**** DATA

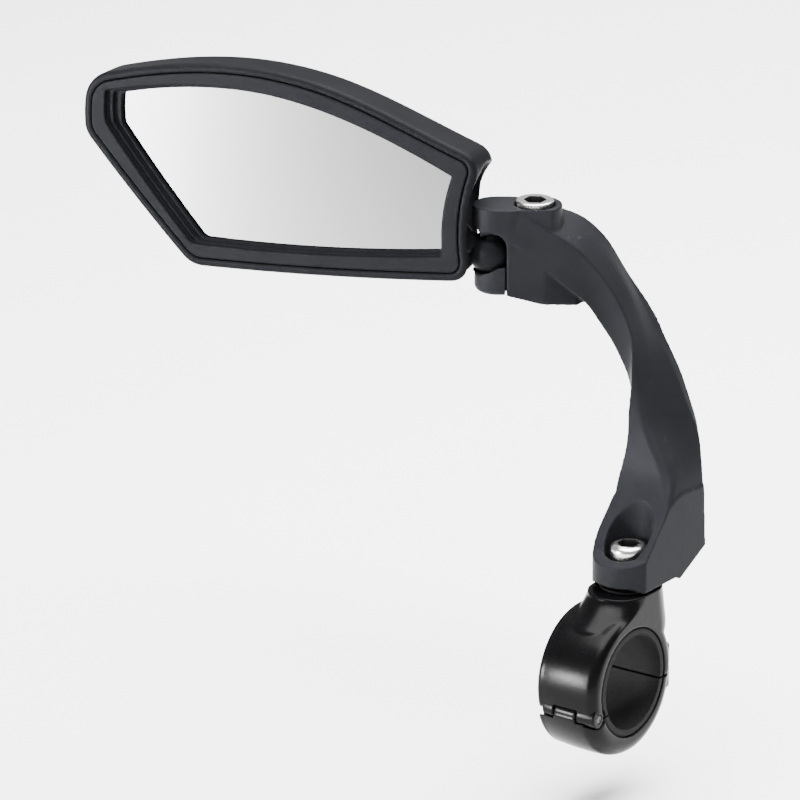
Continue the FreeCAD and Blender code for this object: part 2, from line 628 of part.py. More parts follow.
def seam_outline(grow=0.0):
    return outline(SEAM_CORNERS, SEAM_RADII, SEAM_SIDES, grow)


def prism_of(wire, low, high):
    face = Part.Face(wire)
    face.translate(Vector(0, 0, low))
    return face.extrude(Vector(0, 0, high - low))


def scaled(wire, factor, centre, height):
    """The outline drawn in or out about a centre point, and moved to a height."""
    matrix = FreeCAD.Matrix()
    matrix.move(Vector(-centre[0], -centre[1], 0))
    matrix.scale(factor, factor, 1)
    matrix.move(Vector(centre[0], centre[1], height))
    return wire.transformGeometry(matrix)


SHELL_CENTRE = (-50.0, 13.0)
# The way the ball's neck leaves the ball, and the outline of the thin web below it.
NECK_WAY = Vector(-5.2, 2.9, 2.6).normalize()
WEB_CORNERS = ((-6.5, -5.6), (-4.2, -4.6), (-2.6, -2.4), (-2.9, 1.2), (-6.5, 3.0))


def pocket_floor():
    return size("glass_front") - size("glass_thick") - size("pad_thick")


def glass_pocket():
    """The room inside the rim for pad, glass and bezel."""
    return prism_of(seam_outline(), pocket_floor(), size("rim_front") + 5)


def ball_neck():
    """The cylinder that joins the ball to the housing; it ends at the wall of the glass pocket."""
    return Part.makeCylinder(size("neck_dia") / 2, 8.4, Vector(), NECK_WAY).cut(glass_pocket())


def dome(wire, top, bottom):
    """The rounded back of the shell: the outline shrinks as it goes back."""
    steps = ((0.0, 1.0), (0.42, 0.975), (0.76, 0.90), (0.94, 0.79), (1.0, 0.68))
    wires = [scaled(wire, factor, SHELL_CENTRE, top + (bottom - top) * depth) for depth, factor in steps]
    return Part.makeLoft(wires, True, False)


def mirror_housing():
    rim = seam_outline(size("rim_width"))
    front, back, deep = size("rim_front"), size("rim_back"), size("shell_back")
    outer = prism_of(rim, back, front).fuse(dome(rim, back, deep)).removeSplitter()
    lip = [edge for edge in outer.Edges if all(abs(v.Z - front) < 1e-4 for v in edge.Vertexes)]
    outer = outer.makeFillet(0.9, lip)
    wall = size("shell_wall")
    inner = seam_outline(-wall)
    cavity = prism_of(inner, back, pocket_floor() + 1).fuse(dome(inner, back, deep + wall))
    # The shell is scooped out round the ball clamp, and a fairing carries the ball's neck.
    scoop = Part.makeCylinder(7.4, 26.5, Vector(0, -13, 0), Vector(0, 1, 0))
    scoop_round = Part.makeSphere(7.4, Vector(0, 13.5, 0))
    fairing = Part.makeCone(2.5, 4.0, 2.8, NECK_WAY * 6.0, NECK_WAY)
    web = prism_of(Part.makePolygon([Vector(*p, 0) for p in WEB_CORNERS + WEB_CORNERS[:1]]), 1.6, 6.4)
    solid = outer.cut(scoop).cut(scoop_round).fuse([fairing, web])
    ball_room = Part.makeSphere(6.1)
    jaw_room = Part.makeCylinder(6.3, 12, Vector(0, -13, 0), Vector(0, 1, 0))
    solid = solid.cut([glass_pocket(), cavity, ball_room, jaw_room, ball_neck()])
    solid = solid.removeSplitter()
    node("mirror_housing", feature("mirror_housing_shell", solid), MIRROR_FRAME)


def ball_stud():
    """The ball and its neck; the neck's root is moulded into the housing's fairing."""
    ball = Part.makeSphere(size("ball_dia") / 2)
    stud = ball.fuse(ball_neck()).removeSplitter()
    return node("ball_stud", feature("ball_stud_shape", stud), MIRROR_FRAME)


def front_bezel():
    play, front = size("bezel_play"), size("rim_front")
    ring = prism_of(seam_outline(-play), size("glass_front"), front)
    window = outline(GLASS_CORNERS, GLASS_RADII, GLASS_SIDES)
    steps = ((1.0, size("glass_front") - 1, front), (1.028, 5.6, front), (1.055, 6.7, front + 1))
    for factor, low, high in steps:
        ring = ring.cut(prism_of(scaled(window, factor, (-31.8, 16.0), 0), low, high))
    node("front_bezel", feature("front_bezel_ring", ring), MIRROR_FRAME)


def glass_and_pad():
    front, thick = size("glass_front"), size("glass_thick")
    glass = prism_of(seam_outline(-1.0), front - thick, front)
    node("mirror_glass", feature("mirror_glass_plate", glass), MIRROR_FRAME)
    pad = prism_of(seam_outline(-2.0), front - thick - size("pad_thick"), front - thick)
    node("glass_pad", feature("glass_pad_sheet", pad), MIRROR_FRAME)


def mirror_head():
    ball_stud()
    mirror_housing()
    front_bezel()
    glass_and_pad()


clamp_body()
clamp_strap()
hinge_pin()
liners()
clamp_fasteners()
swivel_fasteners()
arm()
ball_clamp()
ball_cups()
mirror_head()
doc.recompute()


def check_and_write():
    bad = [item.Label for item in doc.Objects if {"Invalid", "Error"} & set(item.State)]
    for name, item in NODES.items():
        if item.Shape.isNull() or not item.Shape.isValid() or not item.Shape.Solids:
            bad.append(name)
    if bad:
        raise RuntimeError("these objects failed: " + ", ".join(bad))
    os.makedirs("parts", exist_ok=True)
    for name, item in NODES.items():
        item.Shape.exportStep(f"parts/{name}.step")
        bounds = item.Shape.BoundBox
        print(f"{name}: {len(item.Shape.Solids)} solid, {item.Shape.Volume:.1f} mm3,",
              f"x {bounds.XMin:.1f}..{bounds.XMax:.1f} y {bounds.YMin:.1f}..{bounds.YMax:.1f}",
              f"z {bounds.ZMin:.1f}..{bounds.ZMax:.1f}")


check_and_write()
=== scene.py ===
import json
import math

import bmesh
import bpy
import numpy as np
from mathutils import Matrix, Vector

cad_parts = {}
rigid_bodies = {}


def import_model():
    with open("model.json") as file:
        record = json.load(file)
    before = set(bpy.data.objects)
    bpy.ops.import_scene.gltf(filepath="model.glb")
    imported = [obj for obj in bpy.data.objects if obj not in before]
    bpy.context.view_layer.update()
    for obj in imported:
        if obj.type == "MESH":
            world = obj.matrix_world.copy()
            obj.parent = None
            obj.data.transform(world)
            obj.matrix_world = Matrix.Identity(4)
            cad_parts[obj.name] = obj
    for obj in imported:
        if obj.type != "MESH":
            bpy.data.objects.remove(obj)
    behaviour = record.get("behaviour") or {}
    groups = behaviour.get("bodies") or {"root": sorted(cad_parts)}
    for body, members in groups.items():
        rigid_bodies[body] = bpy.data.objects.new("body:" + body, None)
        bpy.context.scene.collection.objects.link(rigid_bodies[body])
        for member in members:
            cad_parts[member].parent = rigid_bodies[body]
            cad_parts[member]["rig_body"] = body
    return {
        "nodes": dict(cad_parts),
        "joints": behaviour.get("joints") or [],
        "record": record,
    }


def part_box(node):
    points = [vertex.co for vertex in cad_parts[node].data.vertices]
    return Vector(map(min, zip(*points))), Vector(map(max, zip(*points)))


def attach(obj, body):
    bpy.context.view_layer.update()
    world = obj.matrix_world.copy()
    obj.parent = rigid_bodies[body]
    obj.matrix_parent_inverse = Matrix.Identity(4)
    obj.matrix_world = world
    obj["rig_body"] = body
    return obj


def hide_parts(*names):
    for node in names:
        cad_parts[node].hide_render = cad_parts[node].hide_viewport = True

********

TASK REQUIREMENTS.
Return all of the data precisely as it appears.

COMPLETE ANSWER.
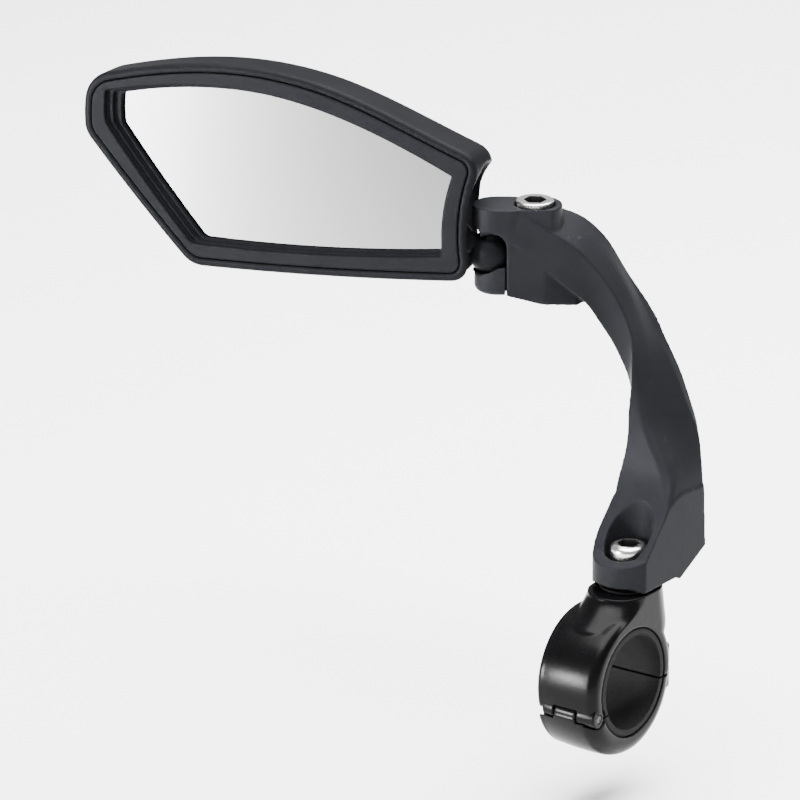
Continue the FreeCAD and Blender code for this object: part 2, from line 628 of part.py. More parts follow.
def seam_outline(grow=0.0):
    return outline(SEAM_CORNERS, SEAM_RADII, SEAM_SIDES, grow)


def prism_of(wire, low, high):
    face = Part.Face(wire)
    face.translate(Vector(0, 0, low))
    return face.extrude(Vector(0, 0, high - low))


def scaled(wire, factor, centre, height):
    """The outline drawn in or out about a centre point, and moved to a height."""
    matrix = FreeCAD.Matrix()
    matrix.move(Vector(-centre[0], -centre[1], 0))
    matrix.scale(factor, factor, 1)
    matrix.move(Vector(centre[0], centre[1], height))
    return wire.transformGeometry(matrix)


SHELL_CENTRE = (-50.0, 13.0)
# The way the ball's neck leaves the ball, and the outline of the thin web below it.
NECK_WAY = Vector(-5.2, 2.9, 2.6).normalize()
WEB_CORNERS = ((-6.5, -5.6), (-4.2, -4.6), (-2.6, -2.4), (-2.9, 1.2), (-6.5, 3.0))


def pocket_floor():
    return size("glass_front") - size("glass_thick") - size("pad_thick")


def glass_pocket():
    """The room inside the rim for pad, glass and bezel."""
    return prism_of(seam_outline(), pocket_floor(), size("rim_front") + 5)


def ball_neck():
    """The cylinder that joins the ball to the housing; it ends at the wall of the glass pocket."""
    return Part.makeCylinder(size("neck_dia") / 2, 8.4, Vector(), NECK_WAY).cut(glass_pocket())


def dome(wire, top, bottom):
    """The rounded back of the shell: the outline shrinks as it goes back."""
    steps = ((0.0, 1.0), (0.42, 0.975), (0.76, 0.90), (0.94, 0.79), (1.0, 0.68))
    wires = [scaled(wire, factor, SHELL_CENTRE, top + (bottom - top) * depth) for depth, factor in steps]
    return Part.makeLoft(wires, True, False)


def mirror_housing():
    rim = seam_outline(size("rim_width"))
    front, back, deep = size("rim_front"), size("rim_back"), size("shell_back")
    outer = prism_of(rim, back, front).fuse(dome(rim, back, deep)).removeSplitter()
    lip = [edge for edge in outer.Edges if all(abs(v.Z - front) < 1e-4 for v in edge.Vertexes)]
    outer = outer.makeFillet(0.9, lip)
    wall = size("shell_wall")
    inner = seam_outline(-wall)
    cavity = prism_of(inner, back, pocket_floor() + 1).fuse(dome(inner, back, deep + wall))
    # The shell is scooped out round the ball clamp, and a fairing carries the ball's neck.
    scoop = Part.makeCylinder(7.4, 26.5, Vector(0, -13, 0), Vector(0, 1, 0))
    scoop_round = Part.makeSphere(7.4, Vector(0, 13.5, 0))
    fairing = Part.makeCone(2.5, 4.0, 2.8, NECK_WAY * 6.0, NECK_WAY)
    web = prism_of(Part.makePolygon([Vector(*p, 0) for p in WEB_CORNERS + WEB_CORNERS[:1]]), 1.6, 6.4)
    solid = outer.cut(scoop).cut(scoop_round).fuse([fairing, web])
    ball_room = Part.makeSphere(6.1)
    jaw_room = Part.makeCylinder(6.3, 12, Vector(0, -13, 0), Vector(0, 1, 0))
    solid = solid.cut([glass_pocket(), cavity, ball_room, jaw_room, ball_neck()])
    solid = solid.removeSplitter()
    node("mirror_housing", feature("mirror_housing_shell", solid), MIRROR_FRAME)


def ball_stud():
    """The ball and its neck; the neck's root is moulded into the housing's fairing."""
    ball = Part.makeSphere(size("ball_dia") / 2)
    stud = ball.fuse(ball_neck()).removeSplitter()
    return node("ball_stud", feature("ball_stud_shape", stud), MIRROR_FRAME)


def front_bezel():
    play, front = size("bezel_play"), size("rim_front")
    ring = prism_of(seam_outline(-play), size("glass_front"), front)
    window = outline(GLASS_CORNERS, GLASS_RADII, GLASS_SIDES)
    steps = ((1.0, size("glass_front") - 1, front), (1.028, 5.6, front), (1.055, 6.7, front + 1))
    for factor, low, high in steps:
        ring = ring.cut(prism_of(scaled(window, factor, (-31.8, 16.0), 0), low, high))
    node("front_bezel", feature("front_bezel_ring", ring), MIRROR_FRAME)


def glass_and_pad():
    front, thick = size("glass_front"), size("glass_thick")
    glass = prism_of(seam_outline(-1.0), front - thick, front)
    node("mirror_glass", feature("mirror_glass_plate", glass), MIRROR_FRAME)
    pad = prism_of(seam_outline(-2.0), front - thick - size("pad_thick"), front - thick)
    node("glass_pad", feature("glass_pad_sheet", pad), MIRROR_FRAME)


def mirror_head():
    ball_stud()
    mirror_housing()
    front_bezel()
    glass_and_pad()


clamp_body()
clamp_strap()
hinge_pin()
liners()
clamp_fasteners()
swivel_fasteners()
arm()
ball_clamp()
ball_cups()
mirror_head()
doc.recompute()


def check_and_write():
    bad = [item.Label for item in doc.Objects if {"Invalid", "Error"} & set(item.State)]
    for name, item in NODES.items():
        if item.Shape.isNull() or not item.Shape.isValid() or not item.Shape.Solids:
            bad.append(name)
    if bad:
        raise RuntimeError("these objects failed: " + ", ".join(bad))
    os.makedirs("parts", exist_ok=True)
    for name, item in NODES.items():
        item.Shape.exportStep(f"parts/{name}.step")
        bounds = item.Shape.BoundBox
        print(f"{name}: {len(item.Shape.Solids)} solid, {item.Shape.Volume:.1f} mm3,",
              f"x {bounds.XMin:.1f}..{bounds.XMax:.1f} y {bounds.YMin:.1f}..{bounds.YMax:.1f}",
              f"z {bounds.ZMin:.1f}..{bounds.ZMax:.1f}")


check_and_write()
=== scene.py ===
import json
import math

import bmesh
import bpy
import numpy as np
from mathutils import Matrix, Vector

cad_parts = {}
rigid_bodies = {}


def import_model():
    with open("model.json") as file:
        record = json.load(file)
    before = set(bpy.data.objects)
    bpy.ops.import_scene.gltf(filepath="model.glb")
    imported = [obj for obj in bpy.data.objects if obj not in before]
    bpy.context.view_layer.update()
    for obj in imported:
        if obj.type == "MESH":
            world = obj.matrix_world.copy()
            obj.parent = None
            obj.data.transform(world)
            obj.matrix_world = Matrix.Identity(4)
            cad_parts[obj.name] = obj
    for obj in imported:
        if obj.type != "MESH":
            bpy.data.objects.remove(obj)
    behaviour = record.get("behaviour") or {}
    groups = behaviour.get("bodies") or {"root": sorted(cad_parts)}
    for body, members in groups.items():
        rigid_bodies[body] = bpy.data.objects.new("body:" + body, None)
        bpy.context.scene.collection.objects.link(rigid_bodies[body])
        for member in members:
            cad_parts[member].parent = rigid_bodies[body]
            cad_parts[member]["rig_body"] = body
    return {
        "nodes": dict(cad_parts),
        "joints": behaviour.get("joints") or [],
        "record": record,
    }


def part_box(node):
    points = [vertex.co for vertex in cad_parts[node].data.vertices]
    return Vector(map(min, zip(*points))), Vector(map(max, zip(*points)))


def attach(obj, body):
    bpy.context.view_layer.update()
    world = obj.matrix_world.copy()
    obj.parent = rigid_bodies[body]
    obj.matrix_parent_inverse = Matrix.Identity(4)
    obj.matrix_world = world
    obj["rig_body"] = body
    return obj


def hide_parts(*names):
    for node in names:
        cad_parts[node].hide_render = cad_parts[node].hide_viewport = True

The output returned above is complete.